Mimi Pickering knows what it's like to be given a chance. The documentarian got her first taste of filmmaking in the late 1960s at Appalshop, the multi-disciplinary arts and education center in Whitesburg, Ky., through a film training program for young and low-income people in the Appalachian region. Today, she heads the group's Community Media Initiative (CMI), which teaches media skills and literacy to underserved communities.

CMI, started through a grant from the Kellogg Foundation, teaches video, photography, and web-based skills through its digital storytelling workshops. Recently, CMI worked with the Mid South Delta Initiative to bring five-day workshops to youth development organizations in Louisiana. Through the process of creating a short documentary, staff and young people learned about basic camera and audio techniques, interviewing, storytelling, and editing. Workshop participants use Sony MiniDV camcorders and DVCAMs, as well as Canon XL1s and XL2s. Editing is done on Apple Macs using Apple Final Cut Pro.

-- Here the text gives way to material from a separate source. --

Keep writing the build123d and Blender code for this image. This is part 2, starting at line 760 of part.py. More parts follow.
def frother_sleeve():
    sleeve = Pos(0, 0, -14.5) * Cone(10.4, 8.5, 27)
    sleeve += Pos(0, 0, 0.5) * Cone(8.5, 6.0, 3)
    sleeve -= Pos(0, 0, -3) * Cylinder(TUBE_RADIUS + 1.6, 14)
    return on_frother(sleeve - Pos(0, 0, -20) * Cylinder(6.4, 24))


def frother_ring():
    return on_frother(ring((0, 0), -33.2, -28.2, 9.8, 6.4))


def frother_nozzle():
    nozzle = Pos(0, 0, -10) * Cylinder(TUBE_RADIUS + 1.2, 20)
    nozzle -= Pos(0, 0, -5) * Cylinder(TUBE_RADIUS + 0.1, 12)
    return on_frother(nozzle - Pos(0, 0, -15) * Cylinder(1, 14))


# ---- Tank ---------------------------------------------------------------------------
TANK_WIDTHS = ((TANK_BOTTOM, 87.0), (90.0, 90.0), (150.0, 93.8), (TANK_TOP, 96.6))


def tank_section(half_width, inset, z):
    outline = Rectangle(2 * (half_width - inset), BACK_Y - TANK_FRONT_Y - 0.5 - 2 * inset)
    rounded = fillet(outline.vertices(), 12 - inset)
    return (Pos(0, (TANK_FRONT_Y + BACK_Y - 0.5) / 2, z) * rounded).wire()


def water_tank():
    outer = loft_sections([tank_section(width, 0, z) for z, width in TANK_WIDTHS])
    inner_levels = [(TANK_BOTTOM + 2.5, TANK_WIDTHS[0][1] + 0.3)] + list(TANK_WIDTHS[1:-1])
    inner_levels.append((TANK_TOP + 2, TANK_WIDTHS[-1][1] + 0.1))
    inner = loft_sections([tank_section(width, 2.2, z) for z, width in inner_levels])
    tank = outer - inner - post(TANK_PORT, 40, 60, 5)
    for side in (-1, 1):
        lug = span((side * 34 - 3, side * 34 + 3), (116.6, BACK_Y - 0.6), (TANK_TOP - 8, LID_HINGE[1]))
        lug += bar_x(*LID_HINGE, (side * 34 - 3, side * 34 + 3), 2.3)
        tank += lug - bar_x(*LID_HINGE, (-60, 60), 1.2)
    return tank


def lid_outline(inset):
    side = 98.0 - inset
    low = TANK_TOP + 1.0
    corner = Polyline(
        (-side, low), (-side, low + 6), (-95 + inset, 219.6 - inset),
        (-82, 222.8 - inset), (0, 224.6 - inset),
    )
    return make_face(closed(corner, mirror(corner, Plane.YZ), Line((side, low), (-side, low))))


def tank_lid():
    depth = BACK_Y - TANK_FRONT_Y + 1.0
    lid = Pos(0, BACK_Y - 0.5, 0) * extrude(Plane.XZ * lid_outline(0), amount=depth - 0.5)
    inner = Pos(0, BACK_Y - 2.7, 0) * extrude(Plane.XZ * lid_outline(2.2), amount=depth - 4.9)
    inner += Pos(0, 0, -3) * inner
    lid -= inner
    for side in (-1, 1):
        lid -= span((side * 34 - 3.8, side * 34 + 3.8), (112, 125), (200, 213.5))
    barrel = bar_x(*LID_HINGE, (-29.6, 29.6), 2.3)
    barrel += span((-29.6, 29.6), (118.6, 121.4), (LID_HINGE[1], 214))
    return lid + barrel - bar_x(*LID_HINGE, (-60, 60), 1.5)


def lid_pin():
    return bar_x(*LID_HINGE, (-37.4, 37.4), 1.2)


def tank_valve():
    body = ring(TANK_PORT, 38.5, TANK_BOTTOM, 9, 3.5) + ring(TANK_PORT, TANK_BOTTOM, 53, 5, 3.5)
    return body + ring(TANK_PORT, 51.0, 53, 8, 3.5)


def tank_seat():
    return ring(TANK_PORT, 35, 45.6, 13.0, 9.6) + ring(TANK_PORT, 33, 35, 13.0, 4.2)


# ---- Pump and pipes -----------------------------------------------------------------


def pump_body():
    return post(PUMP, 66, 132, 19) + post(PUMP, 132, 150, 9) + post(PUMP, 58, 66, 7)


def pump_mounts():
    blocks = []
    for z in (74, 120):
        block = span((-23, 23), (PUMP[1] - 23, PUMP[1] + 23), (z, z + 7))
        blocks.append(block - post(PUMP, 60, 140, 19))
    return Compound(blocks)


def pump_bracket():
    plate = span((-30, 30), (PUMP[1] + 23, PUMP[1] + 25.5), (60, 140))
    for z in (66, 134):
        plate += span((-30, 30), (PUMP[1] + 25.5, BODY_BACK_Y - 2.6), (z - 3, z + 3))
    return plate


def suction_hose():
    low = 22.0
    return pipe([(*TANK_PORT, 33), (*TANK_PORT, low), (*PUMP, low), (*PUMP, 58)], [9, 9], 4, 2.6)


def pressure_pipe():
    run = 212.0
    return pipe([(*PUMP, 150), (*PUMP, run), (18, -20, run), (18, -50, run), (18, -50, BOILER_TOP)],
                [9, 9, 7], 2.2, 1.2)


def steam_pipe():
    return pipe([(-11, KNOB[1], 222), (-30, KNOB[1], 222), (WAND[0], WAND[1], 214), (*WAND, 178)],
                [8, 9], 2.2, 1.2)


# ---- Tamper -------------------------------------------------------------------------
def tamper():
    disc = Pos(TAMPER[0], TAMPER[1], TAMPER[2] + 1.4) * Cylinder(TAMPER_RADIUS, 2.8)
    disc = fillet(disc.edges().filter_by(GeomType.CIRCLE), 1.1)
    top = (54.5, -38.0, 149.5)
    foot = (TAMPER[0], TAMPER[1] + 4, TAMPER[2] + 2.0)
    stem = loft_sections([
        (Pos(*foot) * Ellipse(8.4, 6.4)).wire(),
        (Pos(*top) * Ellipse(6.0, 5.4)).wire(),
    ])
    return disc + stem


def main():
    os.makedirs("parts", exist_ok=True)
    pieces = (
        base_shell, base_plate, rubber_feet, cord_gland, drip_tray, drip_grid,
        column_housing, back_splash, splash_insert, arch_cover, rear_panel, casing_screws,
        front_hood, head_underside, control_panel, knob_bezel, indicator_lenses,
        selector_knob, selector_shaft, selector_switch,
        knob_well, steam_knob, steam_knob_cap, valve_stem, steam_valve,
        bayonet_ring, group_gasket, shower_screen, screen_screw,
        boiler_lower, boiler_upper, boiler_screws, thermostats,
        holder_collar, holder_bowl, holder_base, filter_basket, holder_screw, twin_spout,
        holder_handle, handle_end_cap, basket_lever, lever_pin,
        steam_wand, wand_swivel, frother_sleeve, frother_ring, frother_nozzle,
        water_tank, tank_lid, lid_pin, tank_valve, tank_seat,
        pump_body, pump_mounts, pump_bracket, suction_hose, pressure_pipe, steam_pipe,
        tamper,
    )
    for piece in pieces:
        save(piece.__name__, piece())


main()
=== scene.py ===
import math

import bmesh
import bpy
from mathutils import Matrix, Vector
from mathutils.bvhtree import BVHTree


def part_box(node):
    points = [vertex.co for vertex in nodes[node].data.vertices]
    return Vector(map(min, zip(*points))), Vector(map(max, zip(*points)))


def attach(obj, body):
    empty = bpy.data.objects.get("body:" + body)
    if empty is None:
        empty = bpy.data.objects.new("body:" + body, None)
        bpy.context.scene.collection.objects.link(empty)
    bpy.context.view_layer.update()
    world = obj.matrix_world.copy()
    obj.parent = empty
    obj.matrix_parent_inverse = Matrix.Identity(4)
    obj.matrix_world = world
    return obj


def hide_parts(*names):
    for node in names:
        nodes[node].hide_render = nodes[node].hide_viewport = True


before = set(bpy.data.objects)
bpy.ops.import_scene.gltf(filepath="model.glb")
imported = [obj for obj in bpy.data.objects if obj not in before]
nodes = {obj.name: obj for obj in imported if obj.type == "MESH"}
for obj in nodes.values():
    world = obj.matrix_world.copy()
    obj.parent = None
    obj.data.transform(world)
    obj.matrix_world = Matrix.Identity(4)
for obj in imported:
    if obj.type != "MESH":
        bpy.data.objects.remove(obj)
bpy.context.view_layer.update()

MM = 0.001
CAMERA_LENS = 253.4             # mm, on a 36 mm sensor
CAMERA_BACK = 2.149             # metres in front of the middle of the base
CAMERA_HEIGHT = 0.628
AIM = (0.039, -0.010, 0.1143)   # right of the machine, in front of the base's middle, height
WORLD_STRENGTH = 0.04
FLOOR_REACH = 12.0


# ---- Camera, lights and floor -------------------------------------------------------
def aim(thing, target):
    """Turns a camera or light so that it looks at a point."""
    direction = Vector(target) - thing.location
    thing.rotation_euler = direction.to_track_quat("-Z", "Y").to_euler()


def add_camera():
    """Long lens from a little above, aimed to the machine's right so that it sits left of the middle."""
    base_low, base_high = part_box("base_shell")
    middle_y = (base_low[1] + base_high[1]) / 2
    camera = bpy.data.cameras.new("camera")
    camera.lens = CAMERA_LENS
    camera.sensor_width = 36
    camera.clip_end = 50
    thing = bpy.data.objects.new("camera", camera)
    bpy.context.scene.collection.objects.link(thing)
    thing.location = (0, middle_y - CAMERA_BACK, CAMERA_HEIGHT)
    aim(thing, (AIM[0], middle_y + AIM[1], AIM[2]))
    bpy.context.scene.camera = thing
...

“The idea of the workshops is to encourage these organizations to really begin to think about the skills, training, and equipment needed to document what they are doing in terms of community development projects, raise their profile in their communities, and build a case for further support,” Pickering says.

Closer to home, CMI has partnered with the Kentucky Economic Justice Alliance for the last decade. One piece CMI produced for the group brought the perspectives of welfare recipients to legislators who were about to reform the state's welfare system. CMI was also part of an effort that successfully raised Kentucky's minimum wage this spring.

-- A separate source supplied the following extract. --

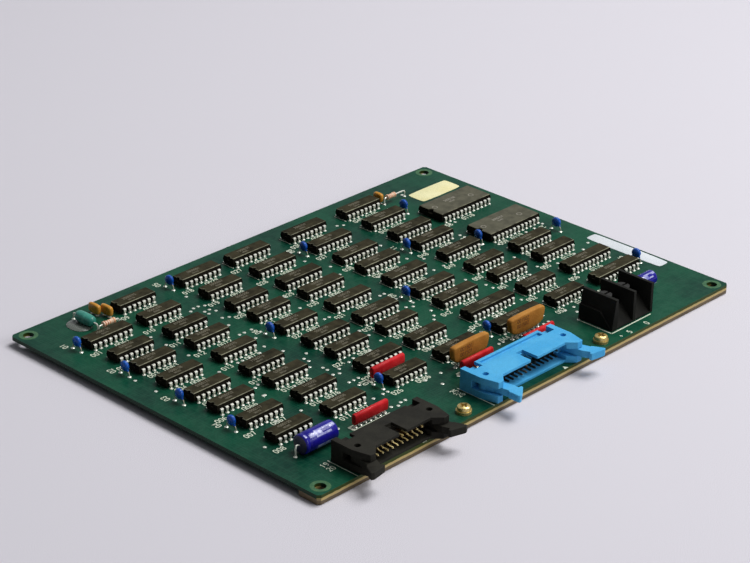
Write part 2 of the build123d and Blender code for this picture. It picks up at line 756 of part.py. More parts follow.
save(make_disc_capacitors(), "disc_capacitors")
save(make_disc_leads(), "disc_capacitor_leads")
for number, place in enumerate(CERAMIC_PLACES, 1):
    save(make_ceramic(place), "ceramic_capacitor_" + str(number))
save(make_ceramic_leads(), "ceramic_capacitor_leads")
save(make_can(LARGE_CAN, CAN_D, CAN_L), "large_electrolytic")
save(make_can(SMALL_CAN, SMALL_CAN_D, SMALL_CAN_L), "small_electrolytic")
save(make_film_capacitor(), "film_capacitor")
save(make_glue(), "glue")
for number, place in enumerate(RESISTOR_PLACES, 1):
    save(make_resistor(place), "resistor_" + str(number))
save(make_axial_leads(), "axial_leads")
for name, (column, row, length, width) in LABELS.items():
    save(make_label(column, row, length, width), name)
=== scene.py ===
"""Looks of a through-hole logic board with two latched headers and a terminal block.

The code works in millimetres and the meshes are made in metres. The frame is that of the CAD model:
the origin lies between the four corner holes on the underside, +X runs along the connector edge, +Y
away from it, and +Z is the component side.
"""
import json
import logging
import math
from dataclasses import dataclass, field, replace
from enum import Enum
from typing import Iterable, Sequence

import bpy
import numpy as np
from mathutils import Matrix, Vector


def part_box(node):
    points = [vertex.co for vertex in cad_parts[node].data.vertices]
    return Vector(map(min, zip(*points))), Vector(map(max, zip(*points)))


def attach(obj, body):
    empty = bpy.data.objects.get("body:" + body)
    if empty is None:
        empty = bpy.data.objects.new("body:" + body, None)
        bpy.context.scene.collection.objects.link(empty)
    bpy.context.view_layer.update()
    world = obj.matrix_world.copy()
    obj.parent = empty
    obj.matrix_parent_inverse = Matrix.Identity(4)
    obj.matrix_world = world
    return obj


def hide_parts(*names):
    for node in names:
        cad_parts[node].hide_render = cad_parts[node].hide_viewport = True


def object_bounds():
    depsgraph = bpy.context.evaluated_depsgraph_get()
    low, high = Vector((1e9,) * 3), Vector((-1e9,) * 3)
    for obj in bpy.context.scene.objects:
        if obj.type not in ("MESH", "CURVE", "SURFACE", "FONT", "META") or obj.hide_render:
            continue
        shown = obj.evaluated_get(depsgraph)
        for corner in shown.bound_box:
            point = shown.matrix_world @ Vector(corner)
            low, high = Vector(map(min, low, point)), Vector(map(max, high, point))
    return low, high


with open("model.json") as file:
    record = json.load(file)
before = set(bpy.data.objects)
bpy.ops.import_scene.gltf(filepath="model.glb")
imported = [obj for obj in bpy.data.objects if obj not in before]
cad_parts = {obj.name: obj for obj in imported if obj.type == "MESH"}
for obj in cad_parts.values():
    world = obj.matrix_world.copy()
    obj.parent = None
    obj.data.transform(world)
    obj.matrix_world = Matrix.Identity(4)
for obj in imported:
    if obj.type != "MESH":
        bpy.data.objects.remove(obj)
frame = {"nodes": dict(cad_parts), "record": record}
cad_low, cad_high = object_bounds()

log = logging.getLogger("board")

MM = 0.001
PITCH = 2.54
X_AXIS = (1.0, 0.0, 0.0)
Y_AXIS = (0.0, 1.0, 0.0)
Z_AXIS = (0.0, 0.0, 1.0)
LEFTWARDS = (-1.0, 0.0, 0.0)
DOWNWARDS = (0.0, 0.0, -1.0)
SUNK = 0.01                     # how far flat shapes reach into the board
FLOOR_GAP = 0.0002              # from the part's lowest point to the floor, in metres
WELD_WITHIN = 1e-6              # corners this close are one, in metres
BEVEL_FROM = 30                 # CAD edges sharper than this are rounded, in degrees

Colour = tuple[float, float, float]
Places = Sequence[tuple[int, int, int]]
Pairs = Sequence[tuple[float, float]]
Path = Sequence[Sequence[float]]
Socket = bpy.types.NodeSocket
Tree = bpy.types.NodeTree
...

Examples of CMI's work can be found on the Appalshop website and YouTube, and Pickering says she hopes to use the Web even more extensively in the future.

“There are definitely a lot of communities who feel their voice has never been heard or taken seriously,” Pickering says. “They have really important stories to tell, and we show them that this technology can be accessible; it can be learned and used, and there are people in the larger region and nation who are interested in their stories. This is about empowerment.”